RECORDED INFORMATION

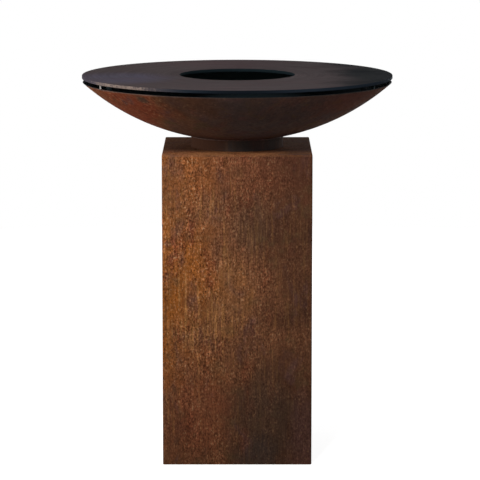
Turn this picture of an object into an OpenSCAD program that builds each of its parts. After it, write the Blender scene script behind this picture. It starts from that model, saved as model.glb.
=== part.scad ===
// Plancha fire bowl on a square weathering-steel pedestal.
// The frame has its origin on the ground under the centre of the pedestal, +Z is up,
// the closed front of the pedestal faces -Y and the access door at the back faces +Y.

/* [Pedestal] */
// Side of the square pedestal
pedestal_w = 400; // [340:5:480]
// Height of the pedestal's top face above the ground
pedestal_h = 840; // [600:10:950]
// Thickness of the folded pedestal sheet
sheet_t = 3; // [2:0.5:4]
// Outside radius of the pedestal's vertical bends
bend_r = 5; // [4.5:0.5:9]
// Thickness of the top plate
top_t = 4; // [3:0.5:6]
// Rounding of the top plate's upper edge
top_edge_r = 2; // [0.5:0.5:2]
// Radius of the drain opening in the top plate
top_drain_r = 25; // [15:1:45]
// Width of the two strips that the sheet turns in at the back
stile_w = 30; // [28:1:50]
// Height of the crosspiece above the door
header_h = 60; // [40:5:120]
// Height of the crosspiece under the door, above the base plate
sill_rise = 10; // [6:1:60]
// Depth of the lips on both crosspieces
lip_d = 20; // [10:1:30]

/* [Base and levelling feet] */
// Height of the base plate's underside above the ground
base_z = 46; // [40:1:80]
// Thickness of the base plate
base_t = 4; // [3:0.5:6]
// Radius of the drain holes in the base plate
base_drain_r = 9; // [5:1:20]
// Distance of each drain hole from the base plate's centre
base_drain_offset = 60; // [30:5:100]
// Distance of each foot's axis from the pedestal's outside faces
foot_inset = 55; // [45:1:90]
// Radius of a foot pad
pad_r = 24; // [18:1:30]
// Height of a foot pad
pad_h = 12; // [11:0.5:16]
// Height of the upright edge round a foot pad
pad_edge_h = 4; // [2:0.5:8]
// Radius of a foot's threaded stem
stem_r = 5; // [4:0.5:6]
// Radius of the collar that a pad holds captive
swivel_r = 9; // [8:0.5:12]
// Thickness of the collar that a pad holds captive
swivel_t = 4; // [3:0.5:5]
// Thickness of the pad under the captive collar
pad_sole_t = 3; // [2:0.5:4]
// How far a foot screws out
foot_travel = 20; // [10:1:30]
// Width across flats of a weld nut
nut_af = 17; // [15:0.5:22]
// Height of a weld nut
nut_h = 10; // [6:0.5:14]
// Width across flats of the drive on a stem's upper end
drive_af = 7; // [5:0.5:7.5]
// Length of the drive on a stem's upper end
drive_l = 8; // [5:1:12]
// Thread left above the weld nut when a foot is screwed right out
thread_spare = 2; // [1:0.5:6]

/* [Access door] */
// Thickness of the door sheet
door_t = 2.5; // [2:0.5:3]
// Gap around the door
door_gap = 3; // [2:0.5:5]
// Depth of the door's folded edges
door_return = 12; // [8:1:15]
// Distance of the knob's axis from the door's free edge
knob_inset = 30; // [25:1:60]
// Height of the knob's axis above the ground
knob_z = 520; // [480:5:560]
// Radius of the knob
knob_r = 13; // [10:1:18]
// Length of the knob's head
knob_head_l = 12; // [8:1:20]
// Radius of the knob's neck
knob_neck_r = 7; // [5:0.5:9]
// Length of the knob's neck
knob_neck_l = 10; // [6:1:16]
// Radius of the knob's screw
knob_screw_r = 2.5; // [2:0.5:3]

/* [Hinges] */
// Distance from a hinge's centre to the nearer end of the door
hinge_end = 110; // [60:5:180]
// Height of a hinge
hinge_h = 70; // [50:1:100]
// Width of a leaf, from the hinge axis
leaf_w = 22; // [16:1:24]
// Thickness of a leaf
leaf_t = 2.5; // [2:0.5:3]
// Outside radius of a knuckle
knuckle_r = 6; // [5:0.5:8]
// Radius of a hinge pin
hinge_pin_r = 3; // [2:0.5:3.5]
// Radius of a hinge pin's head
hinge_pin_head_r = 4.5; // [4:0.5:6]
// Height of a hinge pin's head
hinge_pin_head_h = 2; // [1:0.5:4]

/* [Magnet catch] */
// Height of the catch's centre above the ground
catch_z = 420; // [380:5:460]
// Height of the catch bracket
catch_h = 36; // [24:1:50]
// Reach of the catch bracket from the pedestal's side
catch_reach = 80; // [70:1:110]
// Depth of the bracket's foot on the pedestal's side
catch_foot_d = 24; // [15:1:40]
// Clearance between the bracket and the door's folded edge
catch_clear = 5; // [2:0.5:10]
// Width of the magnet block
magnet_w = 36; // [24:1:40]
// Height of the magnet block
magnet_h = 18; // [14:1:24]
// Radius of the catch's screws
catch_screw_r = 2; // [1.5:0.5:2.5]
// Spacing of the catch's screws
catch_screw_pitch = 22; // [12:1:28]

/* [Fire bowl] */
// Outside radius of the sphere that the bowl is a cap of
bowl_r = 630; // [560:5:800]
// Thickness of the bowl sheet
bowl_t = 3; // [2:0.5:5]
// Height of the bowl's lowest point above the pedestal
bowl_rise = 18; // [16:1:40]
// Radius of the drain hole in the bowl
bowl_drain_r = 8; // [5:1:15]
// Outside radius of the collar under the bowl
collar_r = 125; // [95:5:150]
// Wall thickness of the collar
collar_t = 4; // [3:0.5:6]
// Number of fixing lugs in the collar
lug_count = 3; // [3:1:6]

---

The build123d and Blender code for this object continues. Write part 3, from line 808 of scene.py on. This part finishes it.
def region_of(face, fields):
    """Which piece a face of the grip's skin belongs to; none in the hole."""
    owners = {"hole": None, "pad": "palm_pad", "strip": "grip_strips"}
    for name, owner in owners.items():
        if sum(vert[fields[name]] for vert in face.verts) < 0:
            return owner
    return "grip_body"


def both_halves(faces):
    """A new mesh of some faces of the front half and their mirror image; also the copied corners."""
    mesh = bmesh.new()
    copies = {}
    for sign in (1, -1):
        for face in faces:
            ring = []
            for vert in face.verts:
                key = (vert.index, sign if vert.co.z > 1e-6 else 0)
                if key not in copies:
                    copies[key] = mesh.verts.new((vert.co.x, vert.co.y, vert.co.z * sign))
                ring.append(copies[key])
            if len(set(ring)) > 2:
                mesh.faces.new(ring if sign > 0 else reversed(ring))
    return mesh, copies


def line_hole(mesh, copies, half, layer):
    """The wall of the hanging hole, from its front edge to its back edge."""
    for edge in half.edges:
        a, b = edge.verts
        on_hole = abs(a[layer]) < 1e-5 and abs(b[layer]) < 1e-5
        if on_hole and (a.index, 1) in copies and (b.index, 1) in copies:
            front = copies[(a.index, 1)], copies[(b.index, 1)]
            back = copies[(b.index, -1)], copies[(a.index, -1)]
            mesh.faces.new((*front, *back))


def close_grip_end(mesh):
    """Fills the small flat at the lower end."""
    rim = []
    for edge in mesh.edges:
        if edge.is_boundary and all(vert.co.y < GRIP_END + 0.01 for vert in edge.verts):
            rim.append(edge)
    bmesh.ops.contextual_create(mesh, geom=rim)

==

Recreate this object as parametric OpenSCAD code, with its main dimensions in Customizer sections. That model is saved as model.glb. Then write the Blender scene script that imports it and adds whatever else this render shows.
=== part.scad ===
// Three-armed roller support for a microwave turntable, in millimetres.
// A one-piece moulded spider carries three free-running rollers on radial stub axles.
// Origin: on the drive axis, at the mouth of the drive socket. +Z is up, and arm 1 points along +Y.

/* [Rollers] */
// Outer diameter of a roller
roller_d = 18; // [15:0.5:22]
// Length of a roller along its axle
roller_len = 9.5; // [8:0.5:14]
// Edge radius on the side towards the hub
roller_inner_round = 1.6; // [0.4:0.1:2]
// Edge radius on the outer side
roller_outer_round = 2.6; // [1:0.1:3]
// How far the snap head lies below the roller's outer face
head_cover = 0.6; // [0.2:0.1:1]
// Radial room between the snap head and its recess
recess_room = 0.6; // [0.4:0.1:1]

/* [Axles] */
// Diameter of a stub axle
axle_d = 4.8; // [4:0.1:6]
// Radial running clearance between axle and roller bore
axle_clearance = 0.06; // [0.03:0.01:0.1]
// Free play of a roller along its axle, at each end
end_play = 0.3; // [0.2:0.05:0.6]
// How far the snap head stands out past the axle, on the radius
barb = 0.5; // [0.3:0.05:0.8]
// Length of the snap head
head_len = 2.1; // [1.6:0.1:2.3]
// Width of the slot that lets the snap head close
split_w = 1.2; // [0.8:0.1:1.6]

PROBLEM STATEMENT
Reproduce, exactly as written, the stretch of lines whose first line is the one with "Turn this picture" and whose last line is the one with "lip_d = 20; // [10:1:30]".

FULL OUTPUT
Turn this picture of an object into an OpenSCAD program that builds each of its parts. After it, write the Blender scene script behind this picture. It starts from that model, saved as model.glb.
=== part.scad ===
// Plancha fire bowl on a square weathering-steel pedestal.
// The frame has its origin on the ground under the centre of the pedestal, +Z is up,
// the closed front of the pedestal faces -Y and the access door at the back faces +Y.

/* [Pedestal] */
// Side of the square pedestal
pedestal_w = 400; // [340:5:480]
// Height of the pedestal's top face above the ground
pedestal_h = 840; // [600:10:950]
// Thickness of the folded pedestal sheet
sheet_t = 3; // [2:0.5:4]
// Outside radius of the pedestal's vertical bends
bend_r = 5; // [4.5:0.5:9]
// Thickness of the top plate
top_t = 4; // [3:0.5:6]
// Rounding of the top plate's upper edge
top_edge_r = 2; // [0.5:0.5:2]
// Radius of the drain opening in the top plate
top_drain_r = 25; // [15:1:45]
// Width of the two strips that the sheet turns in at the back
stile_w = 30; // [28:1:50]
// Height of the crosspiece above the door
header_h = 60; // [40:5:120]
// Height of the crosspiece under the door, above the base plate
sill_rise = 10; // [6:1:60]
// Depth of the lips on both crosspieces
lip_d = 20; // [10:1:30]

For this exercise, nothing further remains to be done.